16-17 mars 2017, journée entière
L’Esprit et les valeurs / Mind and Value
Keynote speaker: Peter Railton (University of Michigan)
17 mars 2017, 10:30 – 12:30
Salle: W-5215, UQAM (405 Rue Sainte-Catherine Est, métro Berri-UQAM)
Neil Levy (Macquarie university), Fake News!
Résumé: We are surrounded by sources of information of dubious reliability, and very many people consume information from these sources. This paper examines the impacts on our beliefs of these reports. I will argue that fake news is more pernicious than most of us realise, leaving long lasting traces on our beliefs and our behavior even when we consume it know it is fake or when the information it contains is corrected. These effects are difficult to correct. We therefore ought to avoid fake or dubious news and work to eliminate it.
21 avril 2017, 10:00 – 12:00
Salle: 422 (2910 Boul. Édouard-Montpetit, métro Université de Montréal)

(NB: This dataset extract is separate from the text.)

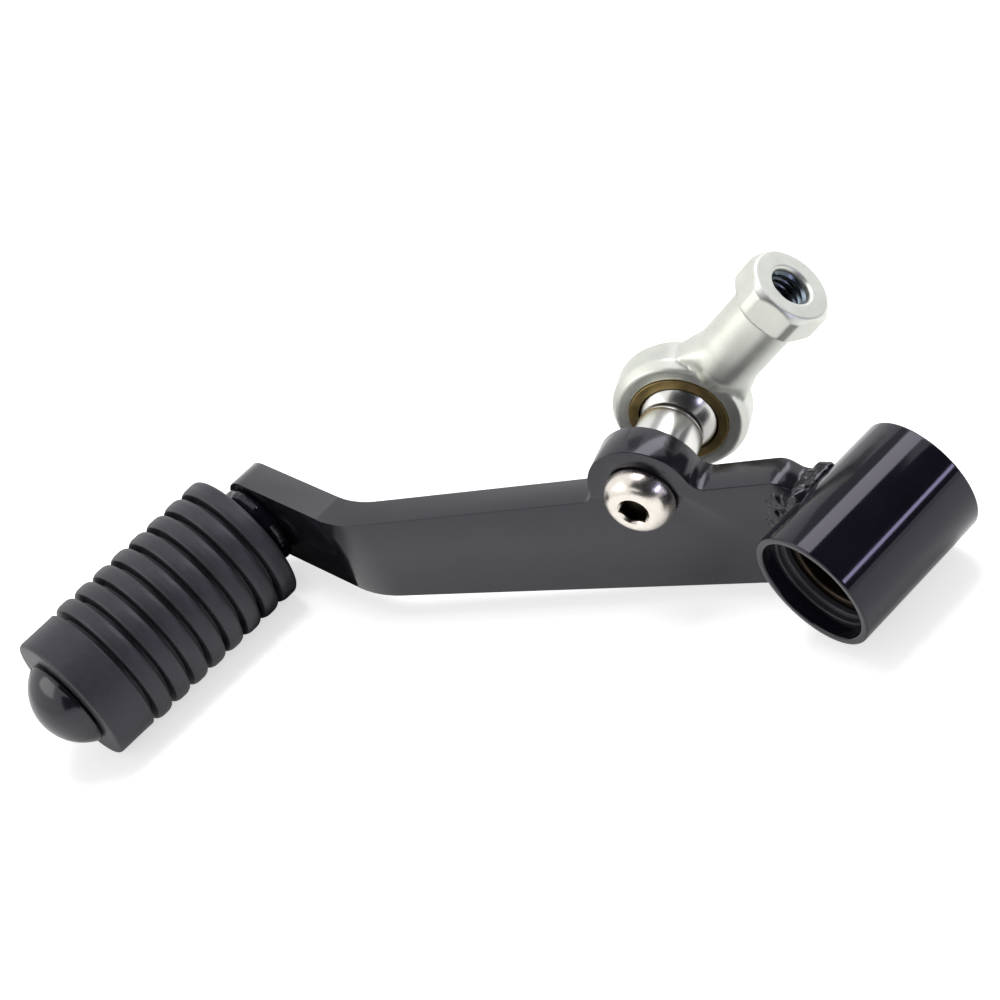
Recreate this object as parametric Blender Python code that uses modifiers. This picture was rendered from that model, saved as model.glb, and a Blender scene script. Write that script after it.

Frédérique de Vignemont (Institut Jean Nicod), The sense of bodily ownership: an affective feeling
Résumé: When I complain, “I feel pain in my shoulder”, there are two occurrences of the first person pronoun: at the level of the subject of the painful experience (I feel pain) and at the level of the body part in which I localize pain (in my shoulder). The first expresses the subjectivity of my sensation. The second expresses the awareness of my body as my own. Most philosophical interest has focused on the first, but what has been called the sense of bodily ownership – for want of a better name – has also recently come into the limelight both in the philosophical literature and in the psychological literature. Here I will defend a reductionist approach, according to which the sense of ownership can be reduced to some specific properties of bodily experiences. But which properties? I will argue that the feeling of bodily ownership should be conceived of on the model of the feeling of familiarity and that it consists in the sense of the spatial boundaries of one’s body as having a special significance for the self.